Auf der anderen Seite ich meine Entscheidung für Prozessdenke eine Prinzipentscheidung :-) Denn ich sage: Prinzipiell sollten Prozesse am Anfang stehen, weil wir nur sie wirklich leicht aus Anforderungen ableiten können.

Achtung: Ich sage "am Anfang stehen". Das bedeutet, nach den Prozessen geht es weiter. Dazu mehr in einem nächten Artikel.

-Ralf

Janek Fellien hat gesagt…

Hallo Ralf,

spannendes Thema, guter Ansatz, aber ich habe es ein wenig knirschen gehört. Das liegt aber nicht daran, dass ich OOP "geschädigt" bin, sondern weil ich (echte) Fabriken bauen kann.

Du beschreibst ein Vorgehen un Begriffe, die seit hunderten von Jahren im Stammhirn der Menschen verankert sind.
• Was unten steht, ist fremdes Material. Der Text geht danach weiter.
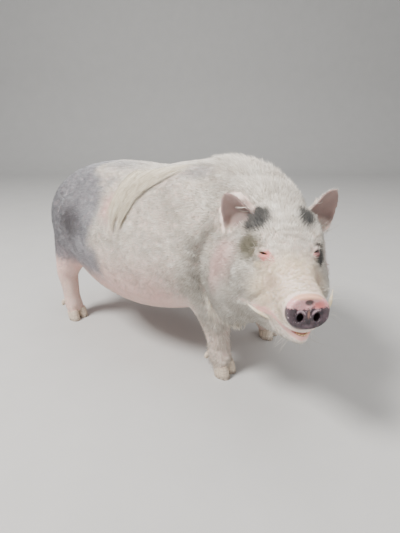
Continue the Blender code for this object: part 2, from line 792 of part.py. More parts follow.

Doch kein OOPler würde auf den Gedanken kommen und Baugewerk oder Produktentwicklung mit Softwareentwicklung zu vergleichen (sorry, es gibt Ausnahmen).

Die Aussage "Anforderungen beschreiben Prozesse, Prozesses sind Sequenzen von Tätigkeiten" ist im Grunde die Beschreibung eines Produktherstellungsprozesses.
Im Fabrikenbau reden wir vom Fertigungsfluss und Verfahren.

Wenn ich vom Knirschen spreche, meine ich also die Verwandschaft deines Ansatzes mit der Realität in der Produktherstellung, deren Beziehung die Softwareentwicklung nicht herstellen möchte, weil immer noch der Wir sind doch was besseres - Gedanke noch immer das Denken bestimmt.

Ich hoffe inständig, dass dieses Denken eines Tages durchbrochen werden kann. Wer weis, vielleicht hat das Fundament ja jetzt den ersten Haarriss bekommen.

Jan

Janek Fellien hat gesagt…

Hmmm... Ich bin nochmal in mich gegangen und stellte fest, dass OOP implizit Software als Fabrik behandelt.

Wenn ich eine Komponente mit ihren Funktionen formuliere, beschreibe ich eigentlich einen Fertigungsprozess mit seinen Arbeitsschritten. Ich habe bei meiner Softwarekomponente nur nicht die Reihenfolge der Arbeitsschritte festgelegt, aber da kommt ja EBC in Spiel.

Könnte es also sein, dass die Entwicklerwelt mit einem "Pfff, was will Ralf denn, wir entwickeln doch schon längst Softwarefabriken." reagieren?

Jan

Michael hat gesagt…

Interessanter Ansatz, finde auch ich. Obwohl schon einige Entwickler Status und Ablauf trennen, wenn auch nicht mit EBC. Ich habe darüber in einen Beitrag mitgedacht.